* _TASK TO COMPLETE_: Return a copy of each line that holds the string "part".

--- start of DATA PROVIDED ---

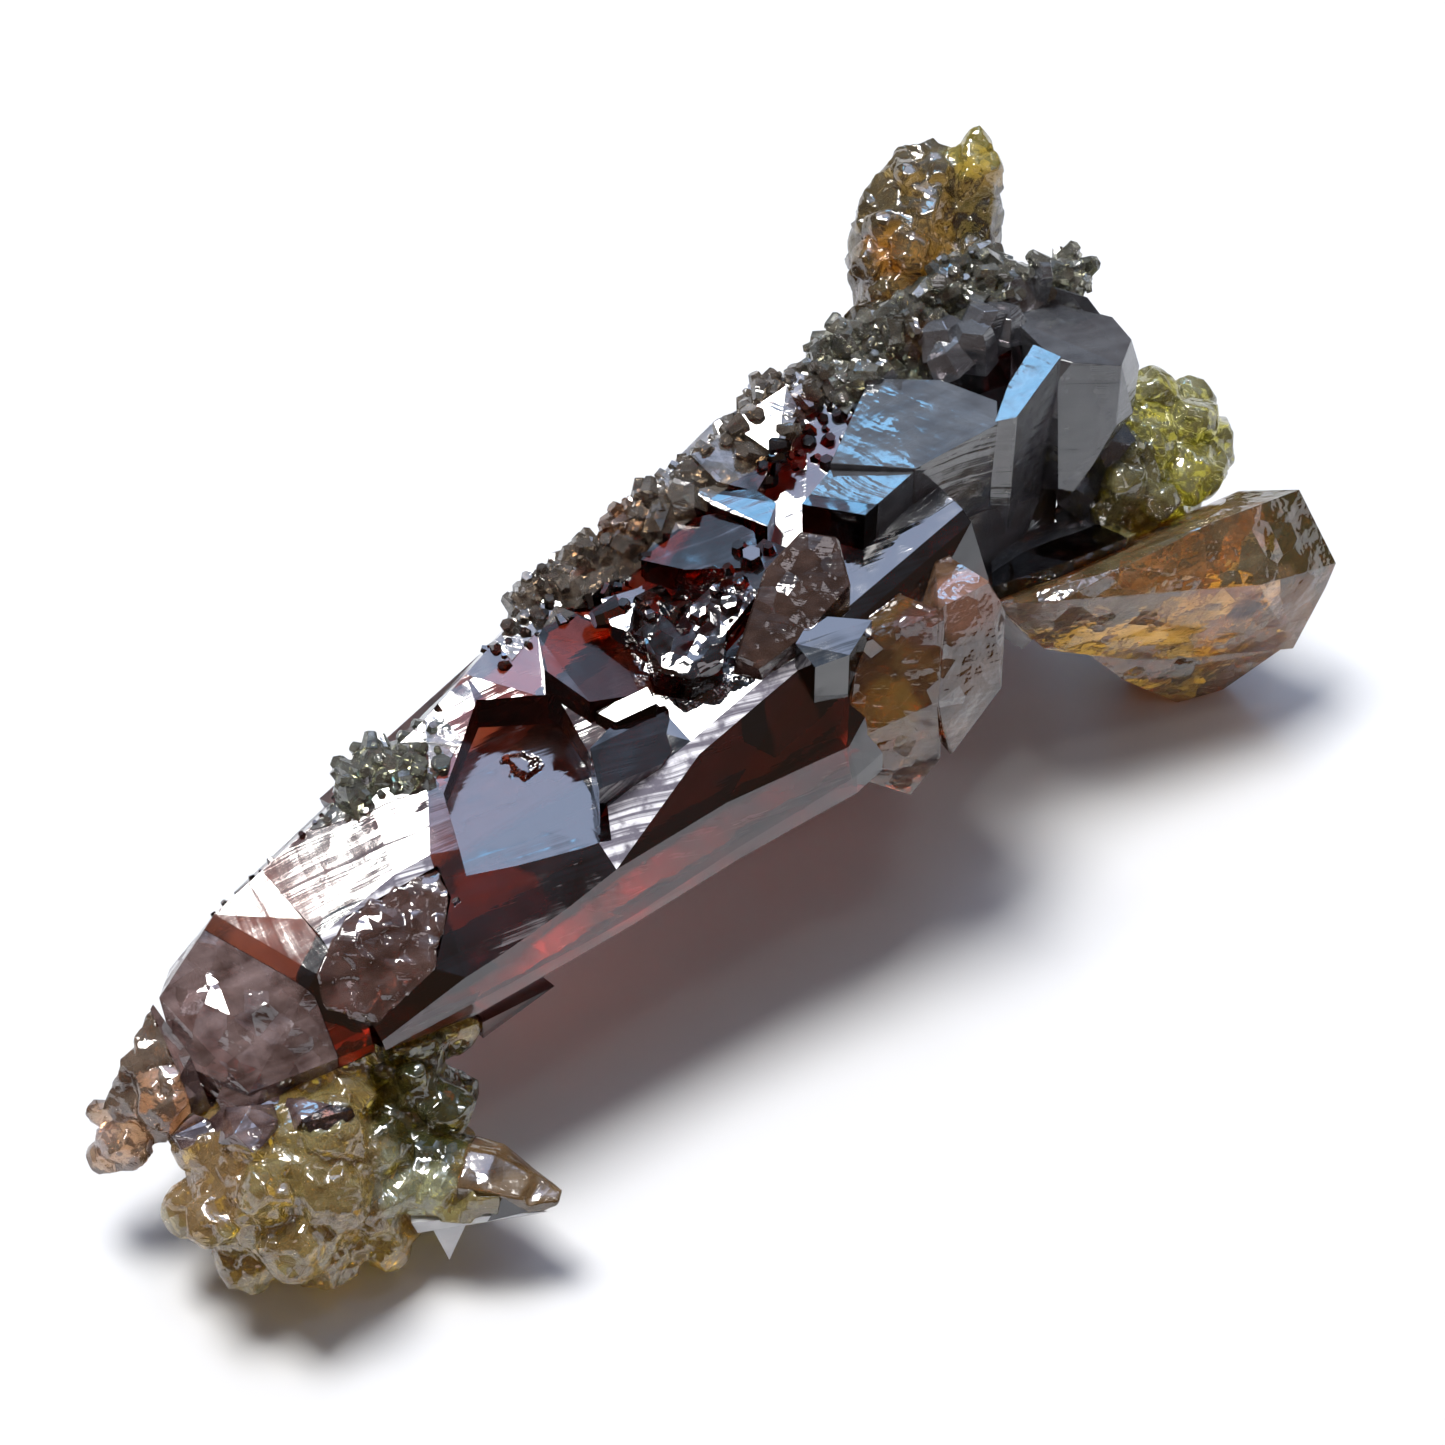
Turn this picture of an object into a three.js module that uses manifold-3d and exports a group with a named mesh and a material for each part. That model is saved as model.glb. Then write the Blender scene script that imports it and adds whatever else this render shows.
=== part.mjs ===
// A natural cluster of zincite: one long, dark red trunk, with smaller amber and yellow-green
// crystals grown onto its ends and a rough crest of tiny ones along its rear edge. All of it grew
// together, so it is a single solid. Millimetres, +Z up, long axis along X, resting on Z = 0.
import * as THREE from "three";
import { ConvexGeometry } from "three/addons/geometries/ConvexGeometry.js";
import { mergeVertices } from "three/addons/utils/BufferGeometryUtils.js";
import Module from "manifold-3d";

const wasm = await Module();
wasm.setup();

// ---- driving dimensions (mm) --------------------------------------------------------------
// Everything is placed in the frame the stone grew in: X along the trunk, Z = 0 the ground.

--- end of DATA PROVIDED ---

* _EXERCISE RESPONSE_:
Turn this picture of an object into a three.js module that uses manifold-3d and exports a group with a named mesh and a material for each part. That model is saved as model.glb. Then write the Blender scene script that imports it and adds whatever else this render shows.
=== part.mjs ===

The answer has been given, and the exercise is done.